研究グループはこれまでに、FOPの異所性骨形成に対して「ラパマイシン」が進行抑制効果を持つことを明らかにしている。ラパマイシンは、臓器移植における拒絶反応の防止などに使われている免疫抑制剤で、細胞内ではmTORの活性を阻害する効果がある。
また、同グループは骨形成タンパク質阻害物質「ACVR2B-Fc」をiPS細胞から作製した誘導間葉系間質細胞(iMSC)に搭載することで、効率的に標的組織へ届ける方法を開発している。ACVR2B-Fcは、FOPの増悪因子の一つであるBMPタンパク質の受容体の細胞外部分に、抗体の定常領域の一部であるFc領域を融合したタンパク質。偽受容体として機能するため、BMPによって引き起こされるシグナルを止める働きがある。Fcと融合することにより、血液中で分解される速度が遅くなることが期待される。
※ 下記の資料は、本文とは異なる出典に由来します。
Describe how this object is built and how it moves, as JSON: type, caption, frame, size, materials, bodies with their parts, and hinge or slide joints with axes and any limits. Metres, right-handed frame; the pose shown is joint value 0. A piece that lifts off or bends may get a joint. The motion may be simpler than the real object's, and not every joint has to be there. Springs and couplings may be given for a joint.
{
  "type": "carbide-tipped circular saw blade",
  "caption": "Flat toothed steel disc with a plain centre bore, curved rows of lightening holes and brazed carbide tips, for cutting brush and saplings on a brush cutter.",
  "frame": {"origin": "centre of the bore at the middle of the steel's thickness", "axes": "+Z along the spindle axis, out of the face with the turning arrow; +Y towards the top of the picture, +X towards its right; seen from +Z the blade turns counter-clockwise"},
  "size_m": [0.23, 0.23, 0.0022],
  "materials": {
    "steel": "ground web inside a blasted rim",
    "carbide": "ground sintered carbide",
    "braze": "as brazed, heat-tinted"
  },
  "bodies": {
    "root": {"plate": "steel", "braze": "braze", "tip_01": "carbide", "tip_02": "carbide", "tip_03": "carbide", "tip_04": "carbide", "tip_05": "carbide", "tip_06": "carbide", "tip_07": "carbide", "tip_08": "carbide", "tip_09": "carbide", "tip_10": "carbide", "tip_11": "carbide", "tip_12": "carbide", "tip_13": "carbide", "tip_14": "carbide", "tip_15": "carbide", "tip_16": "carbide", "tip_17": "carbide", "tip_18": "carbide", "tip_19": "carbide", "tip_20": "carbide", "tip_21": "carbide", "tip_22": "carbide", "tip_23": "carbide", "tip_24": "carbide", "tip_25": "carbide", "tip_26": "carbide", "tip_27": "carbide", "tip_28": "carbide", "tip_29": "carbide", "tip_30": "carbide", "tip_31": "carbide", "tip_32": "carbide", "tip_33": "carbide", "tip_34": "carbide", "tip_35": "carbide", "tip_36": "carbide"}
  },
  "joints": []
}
ラパマイシンが用量依存的にモデルマウスの異所性骨を抑制
そこで今回の研究では、FOP進行抑制剤としてのラパマイシンと、iMSCを活用したACVR2B-Fcを患部に送達する技術の併用による治療効果の向上を目指した。
まず、FOPモデルマウスに対してラパマイシンの濃度を変化させて単独で投与し、その効果を検証した。その結果、ラパマイシンの投与量依存的に異所性骨抑制効果が変化することを確認した。
ラパマイシン併用がACVR2B-Fcの骨化抑制効果を増強
次に、ACVR2B-Fcを搭載したiMSCを動物モデルへ移植した。さらに低用量ラパマイシンを併用投与したところ、単独治療と比較して異所性骨化抑制効果が増強されることが示された。
併用療法は外科的切除後の再発も抑制
さらに、一次骨化(初発病変)の後に外科的に異所性骨を切除し、その後の再発(二次骨化)を観察するモデルにおいても同様に、併用療法に再骨化抑制効果があることを確認した。また、ラパマイシンの併用はiMSCの局所での生存と機能維持に寄与していることを示唆するデータも得た。
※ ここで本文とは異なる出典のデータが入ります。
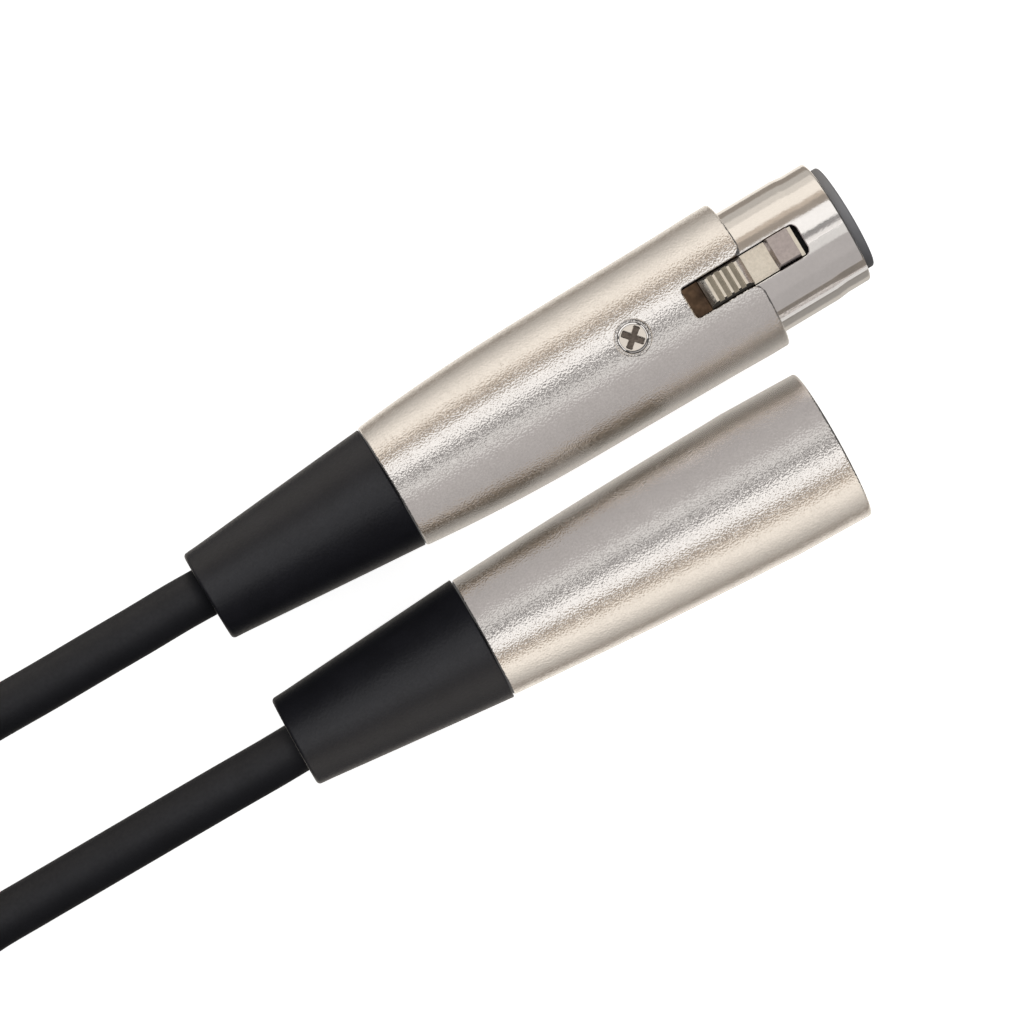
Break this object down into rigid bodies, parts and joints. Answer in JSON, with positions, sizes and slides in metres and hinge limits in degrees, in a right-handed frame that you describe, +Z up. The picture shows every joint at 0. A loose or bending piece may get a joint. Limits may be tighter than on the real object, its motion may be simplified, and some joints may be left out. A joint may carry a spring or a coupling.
{
  "type": "xlr cable",
  "caption": "Balanced microphone cable with a female and a male three-pole connector, black rubber boots and a latch; spare length in a tied hank.",
  "frame": {"origin": "bottom centre of the box around the two connectors, on the table they lie on", "axes": "+X towards the connectors' mating ends, +Z up, +Y from the male connector to the female one"},
  "size_m": [0.2779, 0.0572, 0.032],
  "materials": {
    "satin_nickel": "satin, fine-grained nickel plating",
    "bright_nickel": "polished nickel plating",
    "boot_rubber": "matte, finely grained",
    "gasket_rubber": "matte",
    "core_plastic": "moulded",
    "contact_metal": "silver plated",
    "cable_jacket": "matte flexible PVC",
    "bare_screen": "twisted tinned copper",
    "red_wire": "insulation",
    "white_wire": "insulation",
    "strap_fabric": "woven hook-and-loop strap"
  },
  "bodies": {
    "connectors_and_cable": {"female_boot": "boot_rubber", "female_handle": "satin_nickel", "female_nose": "bright_nickel", "female_face_gasket": "gasket_rubber", "female_insulator": "core_plastic", "female_contact_1": "contact_metal", "female_contact_2": "contact_metal", "female_contact_3": "contact_metal", "female_latch_pin": "bright_nickel", "female_latch_spring": "bright_nickel", "female_screw": "bright_nickel", "female_ground_tab": "bright_nickel", "female_cable_clamp": "core_plastic", "female_jacket_end": "cable_jacket", "female_conductor_1": "bare_screen", "female_conductor_2": "red_wire", "female_conductor_3": "white_wire", "male_boot": "boot_rubber", "male_handle": "satin_nickel", "male_insulator": "core_plastic", "male_pin_1": "contact_metal", "male_pin_2": "contact_metal", "male_pin_3": "contact_metal", "male_screw": "bright_nickel", "male_ground_tab": "bright_nickel", "male_cable_clamp": "core_plastic", "male_jacket_end": "cable_jacket", "male_conductor_1": "bare_screen", "male_conductor_2": "red_wire", "male_conductor_3": "white_wire", "cable_female_lead": "cable_jacket", "cable_hank": "cable_jacket", "cable_male_lead": "cable_jacket", "cable_tie": "strap_fabric"},
    "latch": {"female_latch": "satin_nickel"}
  },
  "joints": [
    {"name": "latch_press", "type": "hinge", "parent": "connectors_and_cable", "child": "latch", "pos_m": [0.0183, 0.011, 0.0161], "axis": [0, 1, 0], "range_deg": [0, 4.5], "stiffness_Nm_per_rad": 0.15, "springref_deg": -5.73, "deforming": ["female_latch_spring"]}
  ]
}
以上の結果から、iMSCによる治療タンパク質の局所送達とラパマイシンの併用が、FOPの一次骨化だけでなく、外科的切除後の二次骨化の抑制にも有効である可能性が示された。
FOPの新たな治療戦略として期待、今後も検討を継続
同研究は、FOPに対する新たな治療戦略として、iMSCを利用したACVR2B-Fc融合タンパク質の局所送達とラパマイシンの併用療法が有効であることを明らかにした。これまで困難とされてきた外科的切除後の再発(二次骨化)に対しても、骨化抑制効果が認められたことは意義がある。これらの成果から、FOPのみならず、他の異所性骨化疾患や再生医療分野にも応用可能な新しい細胞・分子ハイブリッド治療の基盤となることが期待される。
「今回の実験結果によれば併用療法の再骨化に対する効果は限定的であり、完全に抑制されるまでの効果は発揮できていない。他の治療薬との組み合わせ、投与経路、投与量など、さらなる戦略の検討が必要と考えられる」と、研究グループは述べている。